Proposed Rule Regarding Investment Company Names

One of the new proposed rules would expand the “Names Rule” to include funds that purport to concentrate on a particular investment strategy. For funds with ESG in their name, the effect of this rule would be that 80% of their investment policy would have to be focused on ESG investing. This would prevent funds from using the term simply to attract assets. Broadly speaking, we endorse this rule.

As we wrote in our comment letter to the SEC,

We support the Securities and Exchange (SEC) efforts to clarify fund names and minimize the use of misleading or deceptive fund names. A fund name communicates important information about the fund’s characteristics, investment style or theme. Thus, it is within the SEC’s core mission to protect investors by enhancing the Names Rule.

However, we believe the rule doesn’t go far enough. Our letter on the rule recommends that a fund using ESG in its name should have sustainability as a principal purpose, as opposed to merely one factor that it takes in account. 

Proposed Rule Regarding ESG Disclosures for Funds 

The second rule for which the SEC has sought public comment relates to required disclosures by funds who consider ESG factors in their investment process. As it stands, the proposal would separate ESG funds into three categories (Integration Funds, Focused Funds, and Impact Funds).  

We have numerous concerns with the disclosure rule (see our letter here). First, fund companies themselves would be able to select the category by which they would be identified and regulated. This is a problem, because Integration Funds would only have to provide a few sentences to investors explaining their ESG process. But Focused Funds would have significantly greater obligations: They would be required to identify in the ESG Strategy Overview summary table the ESG strategies it follows, such as screening, reliance on third-party data and ratings, and use of an index, as well as provide brief descriptions of how ESG factors are incorporated and how they vote proxies and/or engage with companies.

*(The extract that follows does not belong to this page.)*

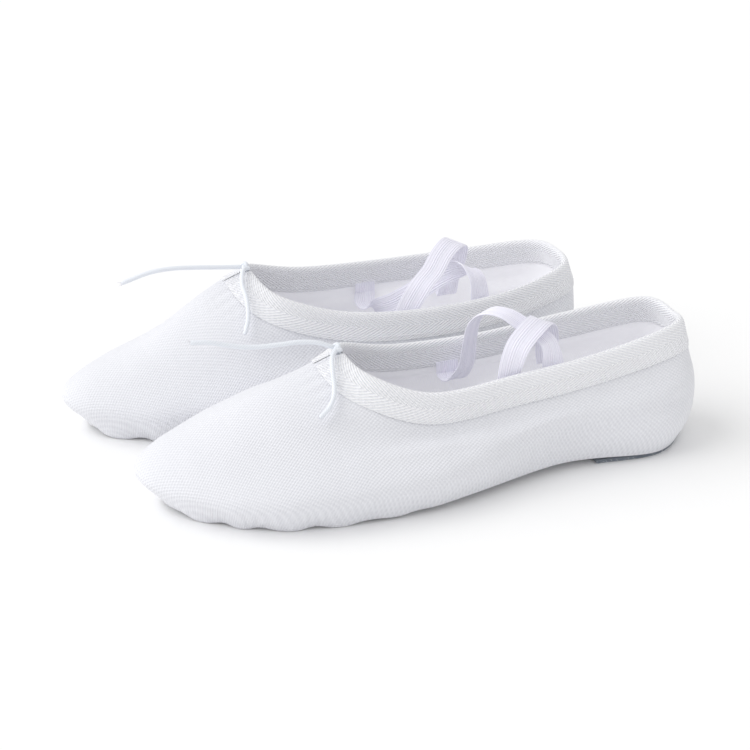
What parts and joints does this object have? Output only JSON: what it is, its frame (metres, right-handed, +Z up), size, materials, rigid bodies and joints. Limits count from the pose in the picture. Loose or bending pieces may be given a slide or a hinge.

Our worry is that funds will naturally choose to be considered in the Integration category, thereby freeing them from substantive disclosure requirements. The option of choosing the Integration category would thus disincentivize development of high-quality ESG funds by substantially increasing the regulatory burden for those funds, while continuing to allow lower quality funds to skate by with less oversight.  Our recommendation to the SEC is that there should only be one category, and robust disclosure should be required from all ESG funds. Robust disclosure for all is the best way to tackle the pervasive issue of greenwashing in the investment industry. 

Finally, while we are happy to see that the proposed rule mandates annual disclosure of greenhouse gas emissions related to a fund’s portfolio, we believe that solely looking at the “E” in ESG is a mistake. The SEC should broaden the rule to include metrics on important issues such as human rights and public and worker safety.

Change doesn’t happen overnight. So, on an optimistic note, even though we see room for improvement in these two proposed rules, we’re heartened to see regulators moving in the right direction.